@mrsmac123 so will the FISH report tomorrow give you a definitive answer? That must have been so emotional seeing your baby and not knowing........
@mrsmac123 Yes, but you see, the NIPT testing is taking placental cells (the cells that make the placenta) that circulate in the mothers blood and not the actual DNA of the foetus (the cells that go on to make the baby) itself plus there's the risk of Mosaicism occurring too (though that can also happen with a CVS).
Here's a link that might explain a bit better:
Which is another reason I was dubious about the accuracy of it for women in our age group with OE BFP's.
Yes definitive answer for all the things CVS test for which is not as many as amnio but includes T18 T13 etc...well there is a slight chance that the FISH does not match final results but DR said like 2 in the world..having said that you cannot do anything until final results are in so it must mean something...and there is a 4% chance of mosaicism...where placenta shows some good cells with no extra 21 and bad cells which do which means that maybe placenta has the extra chromosome and not baby and you have to wait for amnio..i think there might be other reasons for mosaicism so its not really a good thing its more inconclusive
Yes BIB and that mosaicism has been my only hope really...that thats what the NIPS detected and there is no way it can tell you that...whereas CVS can tell you ...thats whats happened
Dr Carmody said this happens to the placenta because it grows so fast the cells replicate extremely fast so can cause the extra chromosome too out of interest
OMG mrsmac I hope today's results mean something POSITIVE for you. It just shows this whole thing is not an exact science. No test is perfect, the more sensitive the test, the more false positives?! At least there is some hope now that your baby is not DS although I can understand not getting your hopes up yet. It must have been amazing seeing him moving around.
Chiefsgirl, I'm feeling for you. I was having a similar sleep problem recently, getting to sleep ok then waking up in the middle of the night. And it was a sign of anxiety. Take care of yourself, you're going through the wringer.

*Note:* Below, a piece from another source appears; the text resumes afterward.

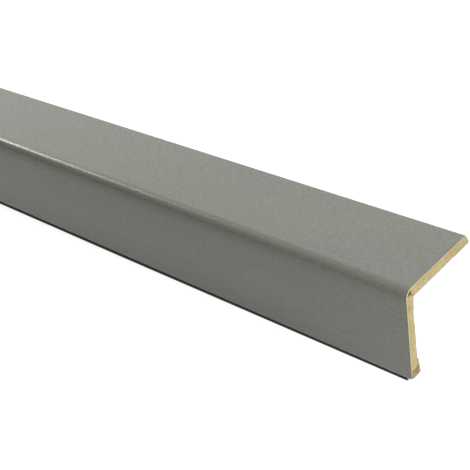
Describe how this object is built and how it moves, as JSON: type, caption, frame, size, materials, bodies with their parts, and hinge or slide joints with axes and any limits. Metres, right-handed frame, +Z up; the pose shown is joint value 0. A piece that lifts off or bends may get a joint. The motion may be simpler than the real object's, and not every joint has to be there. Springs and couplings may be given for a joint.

Leyshoja, glad you got that synarel, geez what a run around. Can't believe the story of your DH's 45 year old cousin!!!! Why can't it happen to one of us?!
Hi Tuxcat, Blonde, Leisylou and everyone else. Sorry I haven't acknowledged all off you individually, I'm knackered after my day trip to RPA to see the colorectal surgeon. He was really nice and charming and put me at ease, talked about his animals for the first 5 minutes! And I gave him some advice! So I'm a bit less stressed and upset than I have been lately. I'm still none to happy about wasting 3 months on Dr's appointments but what can I do. Surgery July 11th here I come.
Last edited by Skyler; 23-06-2015 at 19:12.
Weird my earlier post disappears I re-write it and it reappears...
Last edited by Skyler; 23-06-2015 at 21:37.
Gosh Mrsmac, I'm not quite sure I understand what happened but it sounds like there is hope. Praying for you.
Still jabbing, blood test tomorrow, feeling really tired and had a headache yesterday. This is really exhausting with two kids, I've only got one stim cycle in me.
I feel a bit crazy doing this with two kids, and I feel people will judge me negatively but I just always wanted three kids. I am blessed so I am definitely stopping after this. I'm glad in a way that this process has helped me come to peace with the end of my fertility.
I wish my life had been different and I had left my first husband sooner at 32 and hadn't given him his requested two years before we started trying and then at the end of that he changed his mind anyway. I wish, I had left him even earlier when I was 30 but I can't change that, and now time to move on. I wish my DH and I had started a year earlier, (but we were pretty quick anyway, a bit under two years after going steady). Aah life eh, no regrets, I think we'll all go to our grave with regrets.
Sorry for the ramble, hope everyone is having a good evening.
@MrsMac goodness the whole testing is a nightmare isn't it? So much stress and no definitive answer until today. I am hoping against hope that it is all OK, and I will be thinking of you today.
AFM, very stark white BFN today at 13dpo so I'm out this month. Such a lot of time, effort, money, stress and illness for no result. But you've all been there, so I'm not alone. Not sure what I'll do now for next month seeing as I'm fairly unwell with what I suspect is hypothyroidism. Off for a thyroid ultrasound today and am seeing my GP tomorrow. I hate this. I think I'm done.
So sorry Leisylou it is horrible isn't it. I feel exhausted and headachy. And to have all that pain and money spent for nothing seems pointless. I can understand feeling done.